I make this observation because the application of Delaware’s multi-dimensional judicial review standards often influence the outcome of litigations and settlements by shifting the litigants burdens of persuasion, framing the legal analyses and the body of case law used as precedent, establishing the evidentiary presumptions applied, and determining which facts are introduced (or emphasized) for judicial consideration.

Of course, in the real world, this often gets conflated -thus, Delaware’s occasional overcomplexity in these matters. For all of us as public M&A deal lawyers, however, these contexts also have very real impact on drafting the provisions of the merger agreement and support agreement, and establishing the negotiating positions of the parties.

Cautionary Note: As is often the case, the transcript of the decision must be read in light of and accordingly, it is limited by its procedural context and the specific facts presented to the Chancery Court on plaintiffs’ motion for a preliminary injunction. The decision does not stand for the proposition that action by the written consent of the holders of a majority of the target’s outstanding voting power in a sale of the company to a third party would be fair, equitable and permissible under every future set of facts and circumstances.
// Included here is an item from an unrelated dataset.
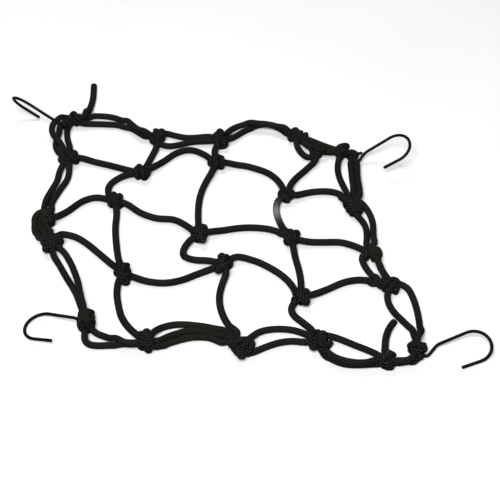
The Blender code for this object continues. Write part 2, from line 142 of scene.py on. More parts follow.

Although directoral fiduciary duties obviously pertain irrespective of whether a company is public or private (or closely held, disaggregated or controlled), we don’t know whether VC Lamb would have employed a different analysis if WCI were a widely-held, listed public company. Suffice it to say, the decision animates a broad range of commercial and legal issues well beyond the space limitations of this blog and the matters addressed at the injunction hearing and in the parties’ briefings.